### SOURCE MATERIAL:
>>
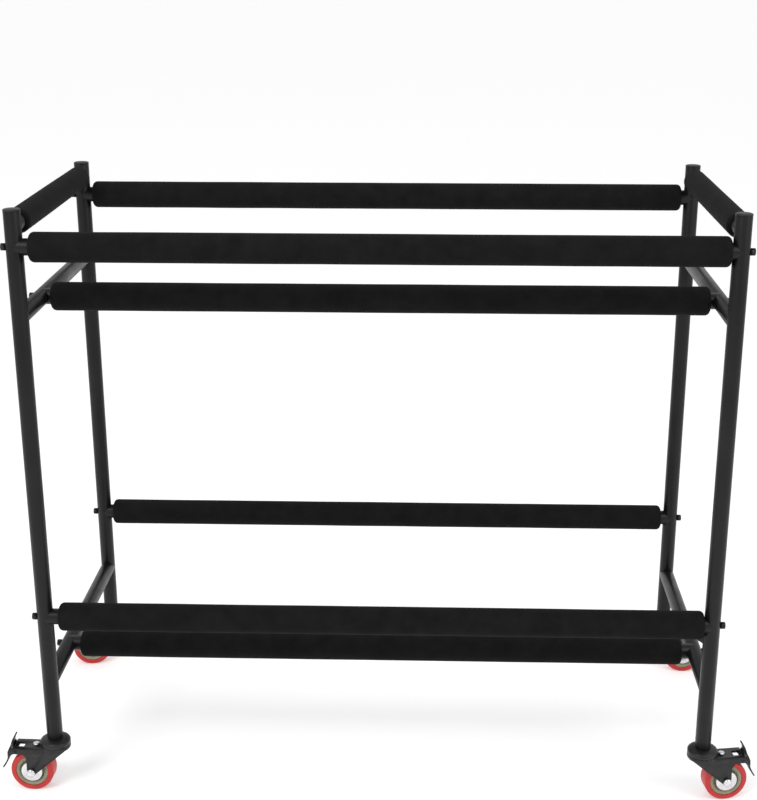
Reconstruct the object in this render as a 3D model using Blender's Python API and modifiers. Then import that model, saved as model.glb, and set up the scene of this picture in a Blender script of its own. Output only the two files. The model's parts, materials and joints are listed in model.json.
<<
>>
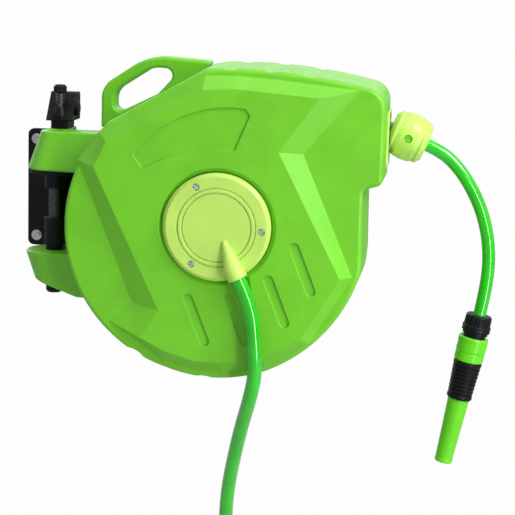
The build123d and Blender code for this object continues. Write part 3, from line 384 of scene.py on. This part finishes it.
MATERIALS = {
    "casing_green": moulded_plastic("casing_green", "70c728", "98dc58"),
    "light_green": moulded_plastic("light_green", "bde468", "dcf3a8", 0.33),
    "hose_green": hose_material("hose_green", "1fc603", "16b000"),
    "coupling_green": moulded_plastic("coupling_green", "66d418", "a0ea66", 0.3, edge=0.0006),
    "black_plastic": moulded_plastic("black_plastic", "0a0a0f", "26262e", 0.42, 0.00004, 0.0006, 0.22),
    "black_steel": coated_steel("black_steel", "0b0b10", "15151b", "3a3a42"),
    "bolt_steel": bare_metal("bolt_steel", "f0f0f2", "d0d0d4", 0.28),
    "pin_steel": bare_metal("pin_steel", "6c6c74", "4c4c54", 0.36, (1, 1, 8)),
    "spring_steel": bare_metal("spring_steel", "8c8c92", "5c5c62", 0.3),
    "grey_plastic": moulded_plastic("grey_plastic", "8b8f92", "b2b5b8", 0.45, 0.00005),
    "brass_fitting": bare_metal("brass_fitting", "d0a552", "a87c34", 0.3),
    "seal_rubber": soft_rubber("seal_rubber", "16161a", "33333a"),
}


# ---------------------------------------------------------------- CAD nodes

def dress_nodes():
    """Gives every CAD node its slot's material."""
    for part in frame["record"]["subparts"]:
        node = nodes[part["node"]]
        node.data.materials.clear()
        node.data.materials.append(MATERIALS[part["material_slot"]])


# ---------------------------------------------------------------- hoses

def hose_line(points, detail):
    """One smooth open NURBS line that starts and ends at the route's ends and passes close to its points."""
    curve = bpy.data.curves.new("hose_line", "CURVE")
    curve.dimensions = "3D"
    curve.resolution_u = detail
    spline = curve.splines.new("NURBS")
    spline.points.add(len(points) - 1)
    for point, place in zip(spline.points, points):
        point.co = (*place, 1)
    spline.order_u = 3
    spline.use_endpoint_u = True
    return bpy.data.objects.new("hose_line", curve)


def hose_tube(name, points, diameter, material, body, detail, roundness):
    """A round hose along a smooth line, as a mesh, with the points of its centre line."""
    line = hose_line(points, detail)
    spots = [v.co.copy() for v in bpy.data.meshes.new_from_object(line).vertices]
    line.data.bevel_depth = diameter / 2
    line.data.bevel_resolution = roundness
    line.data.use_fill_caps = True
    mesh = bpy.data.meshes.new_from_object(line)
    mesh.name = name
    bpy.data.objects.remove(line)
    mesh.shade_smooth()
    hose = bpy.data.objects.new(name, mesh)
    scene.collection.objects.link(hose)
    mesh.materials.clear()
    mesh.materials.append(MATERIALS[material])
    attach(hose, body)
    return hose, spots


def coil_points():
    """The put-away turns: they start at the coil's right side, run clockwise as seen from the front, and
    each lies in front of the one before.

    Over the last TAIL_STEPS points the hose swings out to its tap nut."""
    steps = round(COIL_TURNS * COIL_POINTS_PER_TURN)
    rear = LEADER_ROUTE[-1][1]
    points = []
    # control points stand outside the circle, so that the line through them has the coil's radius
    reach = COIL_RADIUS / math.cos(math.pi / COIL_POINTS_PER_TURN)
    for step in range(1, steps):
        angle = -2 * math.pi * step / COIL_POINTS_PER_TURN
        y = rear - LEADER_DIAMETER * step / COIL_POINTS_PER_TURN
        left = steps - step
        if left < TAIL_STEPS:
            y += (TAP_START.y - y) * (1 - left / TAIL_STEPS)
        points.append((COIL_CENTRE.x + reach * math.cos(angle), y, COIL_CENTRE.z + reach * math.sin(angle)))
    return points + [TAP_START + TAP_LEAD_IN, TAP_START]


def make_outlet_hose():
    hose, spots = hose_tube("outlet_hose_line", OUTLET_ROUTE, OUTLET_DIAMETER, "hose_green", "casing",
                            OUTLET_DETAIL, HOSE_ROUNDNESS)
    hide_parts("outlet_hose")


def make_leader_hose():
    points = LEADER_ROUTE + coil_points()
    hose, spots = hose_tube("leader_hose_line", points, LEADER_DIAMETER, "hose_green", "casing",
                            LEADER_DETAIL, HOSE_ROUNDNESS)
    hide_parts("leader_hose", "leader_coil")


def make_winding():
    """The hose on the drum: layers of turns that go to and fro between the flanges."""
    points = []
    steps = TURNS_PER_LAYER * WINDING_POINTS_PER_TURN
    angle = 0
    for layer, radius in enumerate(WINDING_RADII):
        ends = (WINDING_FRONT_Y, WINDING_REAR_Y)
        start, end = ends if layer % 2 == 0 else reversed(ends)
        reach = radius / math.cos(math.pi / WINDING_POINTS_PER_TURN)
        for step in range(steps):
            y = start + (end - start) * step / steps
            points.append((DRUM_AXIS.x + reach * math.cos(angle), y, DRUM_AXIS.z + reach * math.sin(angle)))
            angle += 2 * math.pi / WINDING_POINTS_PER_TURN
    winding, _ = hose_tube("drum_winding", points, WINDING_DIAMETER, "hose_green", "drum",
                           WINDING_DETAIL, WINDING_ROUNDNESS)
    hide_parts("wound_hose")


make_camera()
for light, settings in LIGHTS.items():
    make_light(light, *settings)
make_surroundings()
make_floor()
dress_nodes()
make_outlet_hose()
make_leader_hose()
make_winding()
<<
>>
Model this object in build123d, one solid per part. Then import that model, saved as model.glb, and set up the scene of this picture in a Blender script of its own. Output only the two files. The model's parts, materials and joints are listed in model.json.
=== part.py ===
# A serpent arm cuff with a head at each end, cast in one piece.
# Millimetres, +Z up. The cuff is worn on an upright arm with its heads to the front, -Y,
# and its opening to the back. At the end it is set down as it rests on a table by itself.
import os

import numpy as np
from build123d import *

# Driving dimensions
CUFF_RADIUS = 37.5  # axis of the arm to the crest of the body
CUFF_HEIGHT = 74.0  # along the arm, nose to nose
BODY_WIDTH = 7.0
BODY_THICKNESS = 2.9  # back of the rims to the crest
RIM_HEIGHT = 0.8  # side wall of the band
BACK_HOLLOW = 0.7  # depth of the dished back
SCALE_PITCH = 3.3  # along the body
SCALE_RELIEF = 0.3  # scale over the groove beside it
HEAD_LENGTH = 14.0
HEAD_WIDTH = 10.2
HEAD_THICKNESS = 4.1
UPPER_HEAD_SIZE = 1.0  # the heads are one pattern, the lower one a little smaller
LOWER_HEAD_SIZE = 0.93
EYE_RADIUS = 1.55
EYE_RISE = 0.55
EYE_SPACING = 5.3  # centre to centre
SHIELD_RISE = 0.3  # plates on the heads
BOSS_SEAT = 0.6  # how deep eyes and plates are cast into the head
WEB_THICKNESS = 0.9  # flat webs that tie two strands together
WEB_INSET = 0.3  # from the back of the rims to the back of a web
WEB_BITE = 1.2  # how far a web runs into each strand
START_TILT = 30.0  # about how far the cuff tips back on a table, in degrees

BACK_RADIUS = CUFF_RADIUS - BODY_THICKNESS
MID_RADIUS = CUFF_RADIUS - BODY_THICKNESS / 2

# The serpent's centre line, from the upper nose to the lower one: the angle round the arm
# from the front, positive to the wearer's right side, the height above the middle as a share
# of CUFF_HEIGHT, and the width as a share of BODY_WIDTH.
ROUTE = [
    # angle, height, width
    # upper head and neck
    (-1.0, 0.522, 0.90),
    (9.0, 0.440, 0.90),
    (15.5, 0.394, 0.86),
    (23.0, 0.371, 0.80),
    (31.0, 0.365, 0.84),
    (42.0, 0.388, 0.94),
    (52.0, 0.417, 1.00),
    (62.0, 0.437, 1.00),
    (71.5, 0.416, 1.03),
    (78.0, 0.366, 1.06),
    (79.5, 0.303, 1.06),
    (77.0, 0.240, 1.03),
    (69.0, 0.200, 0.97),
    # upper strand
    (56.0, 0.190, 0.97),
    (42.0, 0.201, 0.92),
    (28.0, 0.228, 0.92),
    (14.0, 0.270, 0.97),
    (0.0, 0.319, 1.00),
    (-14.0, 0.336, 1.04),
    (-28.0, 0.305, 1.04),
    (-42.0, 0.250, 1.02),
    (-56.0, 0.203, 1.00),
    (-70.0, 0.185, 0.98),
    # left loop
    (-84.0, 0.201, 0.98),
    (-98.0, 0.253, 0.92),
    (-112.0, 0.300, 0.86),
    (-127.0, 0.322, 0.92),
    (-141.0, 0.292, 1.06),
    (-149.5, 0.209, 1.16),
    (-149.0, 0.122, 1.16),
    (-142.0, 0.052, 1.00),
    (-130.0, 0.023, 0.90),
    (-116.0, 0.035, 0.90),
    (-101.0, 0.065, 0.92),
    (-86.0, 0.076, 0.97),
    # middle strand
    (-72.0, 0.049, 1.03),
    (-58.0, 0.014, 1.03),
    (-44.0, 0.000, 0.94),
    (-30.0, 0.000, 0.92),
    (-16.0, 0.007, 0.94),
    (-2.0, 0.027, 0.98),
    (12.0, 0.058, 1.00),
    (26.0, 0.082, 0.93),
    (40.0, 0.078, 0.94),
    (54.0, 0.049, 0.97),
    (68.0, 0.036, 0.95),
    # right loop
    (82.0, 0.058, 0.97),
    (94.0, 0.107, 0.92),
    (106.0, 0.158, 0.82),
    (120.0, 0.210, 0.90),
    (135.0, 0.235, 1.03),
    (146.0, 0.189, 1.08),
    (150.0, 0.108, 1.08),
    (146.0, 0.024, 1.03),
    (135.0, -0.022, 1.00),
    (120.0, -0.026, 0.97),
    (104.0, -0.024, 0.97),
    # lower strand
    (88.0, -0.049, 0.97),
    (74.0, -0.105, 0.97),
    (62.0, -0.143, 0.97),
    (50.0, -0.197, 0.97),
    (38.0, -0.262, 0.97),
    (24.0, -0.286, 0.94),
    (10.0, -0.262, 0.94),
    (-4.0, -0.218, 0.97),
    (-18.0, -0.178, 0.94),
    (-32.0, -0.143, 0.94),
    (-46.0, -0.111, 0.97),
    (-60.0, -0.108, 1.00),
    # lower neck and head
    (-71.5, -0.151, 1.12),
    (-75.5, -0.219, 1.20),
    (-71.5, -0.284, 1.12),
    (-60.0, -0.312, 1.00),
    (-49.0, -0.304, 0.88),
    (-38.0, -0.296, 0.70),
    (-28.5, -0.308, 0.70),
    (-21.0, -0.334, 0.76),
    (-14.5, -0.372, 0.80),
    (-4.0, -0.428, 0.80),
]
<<
### PROBLEM DETAILS:
Search the entries for the word "listed", then list each line that holds it.

### SOLUTION TO THIS TASK:
Reconstruct the object in this render as a 3D model using Blender's Python API and modifiers. Then import that model, saved as model.glb, and set up the scene of this picture in a Blender script of its own. Output only the two files. The model's parts, materials and joints are listed in model.json.
Model this object in build123d, one solid per part. Then import that model, saved as model.glb, and set up the scene of this picture in a Blender script of its own. Output only the two files. The model's parts, materials and joints are listed in model.json.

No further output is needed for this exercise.